Ephemera
If every experience lasted forever there would be nothing to immortalize in writing.
In Sierra DeMulder’s melancholic yet hopeful poetry collection, Ephemera, she writes with the wisdom of someone who has learned to love and lose.
The poems read delicately, fleeting memories on the page. The deaths of family members who clung to life, the vital and breathing love she feels for her wife, DeMulder ruminates on what will come and what will fade.
Throughout this exploration of impermanence, you can feel the warmth DeMulder holds for her family in every line, even the moments she wishes she could forget.
Ephemera brings to life a complicated truth: that which is most ephemeral, most fleeting, is ultimately all that lasts.
Listen to Sierra on this interview with host Chris Margolin on the TPQ20 Podcast
Praise for Sierra DeMulder
Sierra DeMulder’s new collection, Ephemera, is a queer confessional, erotic and elegiac, a meditation on the inseparability of love and loss. In these sometimes-brutal, always-beautiful poems, DeMulder brings to life a complicated truth: that what is most ephemeral, most fleeting, is ultimately all that lasts — in memory, in dream, in verse, in the rituals of love and family that we pass on.

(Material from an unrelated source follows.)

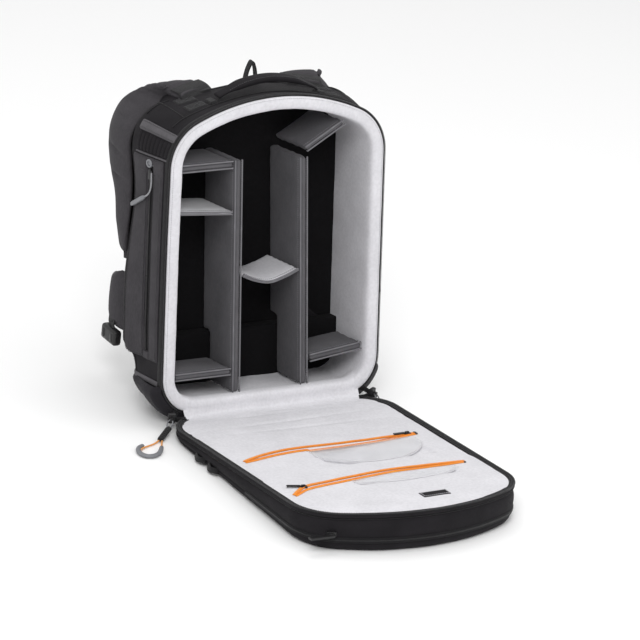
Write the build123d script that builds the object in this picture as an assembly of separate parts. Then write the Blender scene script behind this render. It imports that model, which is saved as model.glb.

– Michael Mlekoday, author of All Earthly Bodies
Sierra DeMulder’s poems are delicate and brutal portraits of vulnerability, loss, beauty and hope. Touching on topics too often not spoken of such as miscarraige, death and grief- Sierra offers a doorway out of isolation through the sharing of her experience. At a time in our culture when we rarely take a moment for a deep breath, Ephemera reads like a warm hand on the heart, reminding us of both the fragility of life and the immeasurable blessings it offers when we take the time to truly witness it.
– Bunny Michael
Sierra’s poems read like secret passageways to the nuances of what it feels like to be a human—feelings that I wouldn’t know how to emotionally navigate myself without her words. She is able to craft the most intricate of moments in ways that somehow feel both deeply familiar and completely novel.